_Aim of the task_. Wherever the word "scene" appears in a line, copy that line.
[START]
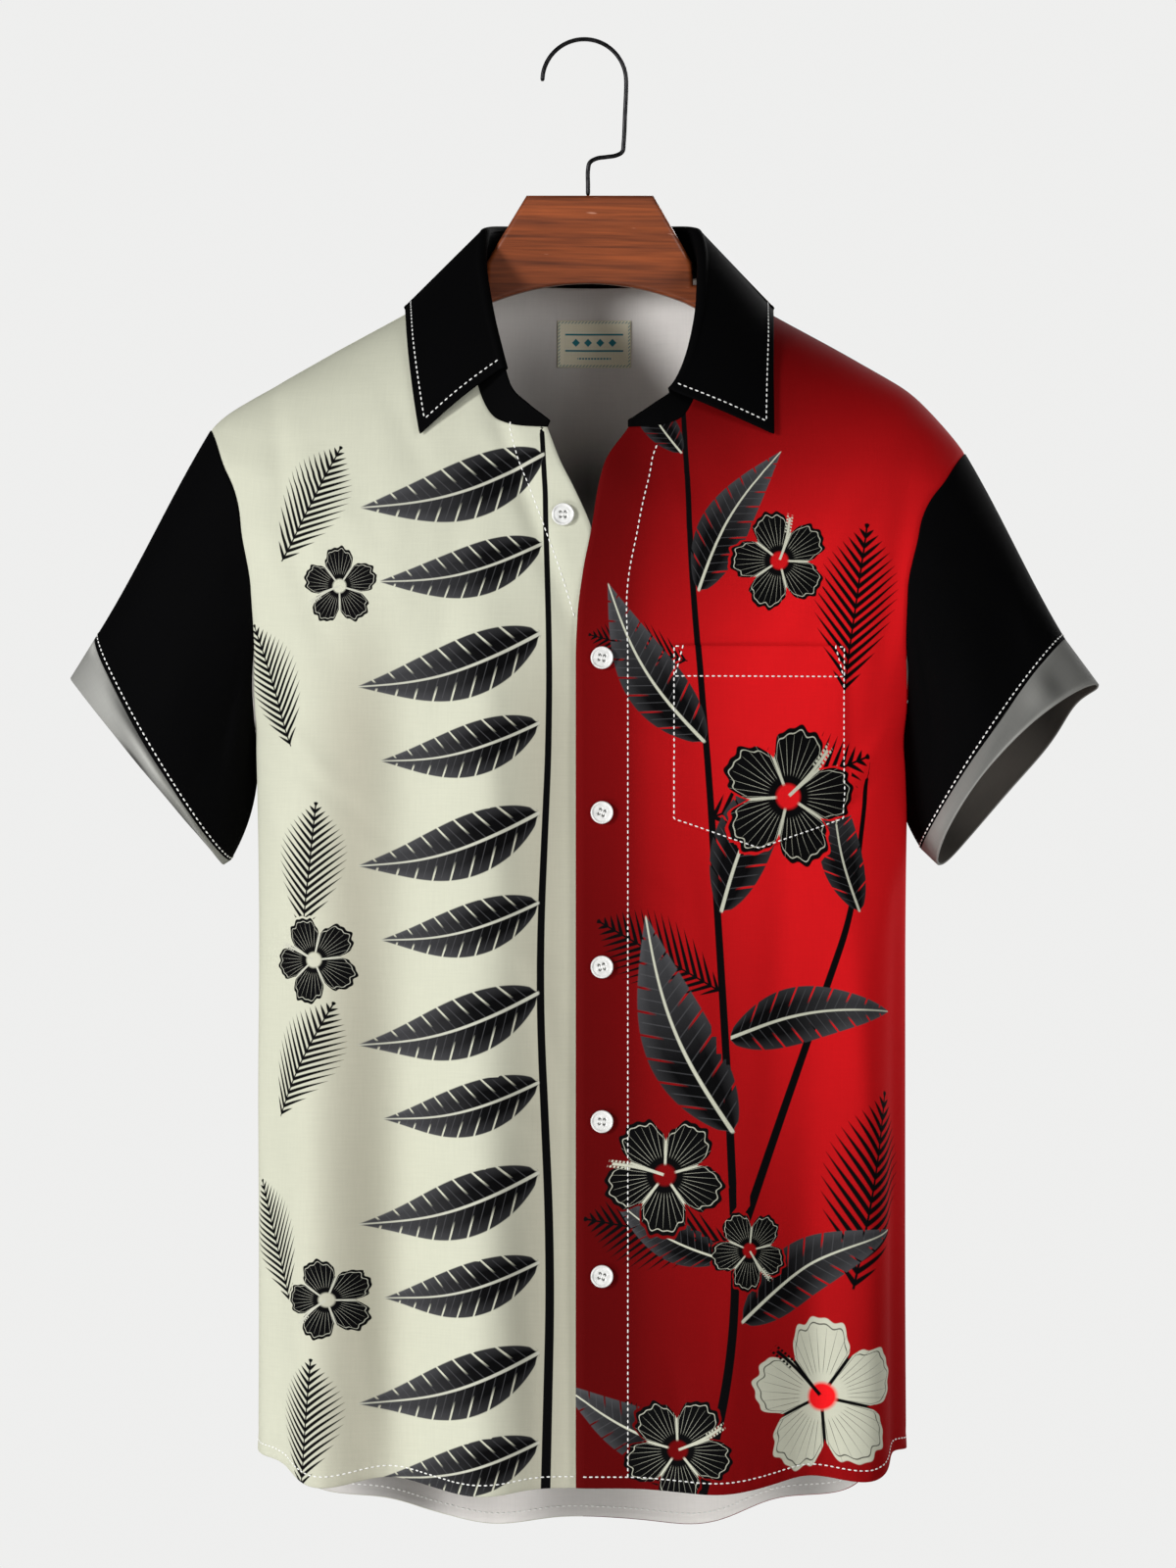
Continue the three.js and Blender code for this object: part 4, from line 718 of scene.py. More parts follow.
def drawn_in(grid, tube):
    """The grid with its outer edges pulled towards their neighbours."""
    grid = grid.copy()
    for view in (grid,) if tube else (grid, grid.swapaxes(0, 1)):
        for edge, inside in ((0, 1), (-1, -2)):
            view[edge] += unit(view[inside] - view[edge]) * SEAM_DRAW
    return grid


def corners(grid):
    """The four corners of each cell of a grid."""
    around = np.stack([grid[:-1, :-1], grid[:-1, 1:], grid[1:, 1:], grid[1:, :-1]], 2)
    return around.reshape(-1, 4, *grid.shape[2:])


def cells(ids, tube):
    return corners(np.hstack([ids, ids[:, :1]]) if tube else ids)


def bake_map(rows, columns, span):
    return np.stack(np.meshgrid(np.linspace(*BAKE[span], columns), np.linspace(*BAKE["up"], rows)), -1)


def border_loops(ids, tube):
    """Loops of (border vertex, the vertex just inside it), wound as the cells are."""
    if tube:
        return [(ids[0], ids[1]), (ids[-1][::-1], ids[-2][::-1])]
    grids = (ids, np.pad(ids[1:-1, 1:-1], 1, mode="edge"))
    return [[np.concatenate([g[0, :-1], g[:-1, -1], g[-1, :0:-1], g[:0:-1, 0]]) for g in grids]]


def placed(name, data):
    made = bpy.data.objects.new(name, data)
    bpy.context.scene.collection.objects.link(made)
    return made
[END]
_Correct response_.
Continue the three.js and Blender code for this object: part 4, from line 718 of scene.py. More parts follow.
    bpy.context.scene.collection.objects.link(made)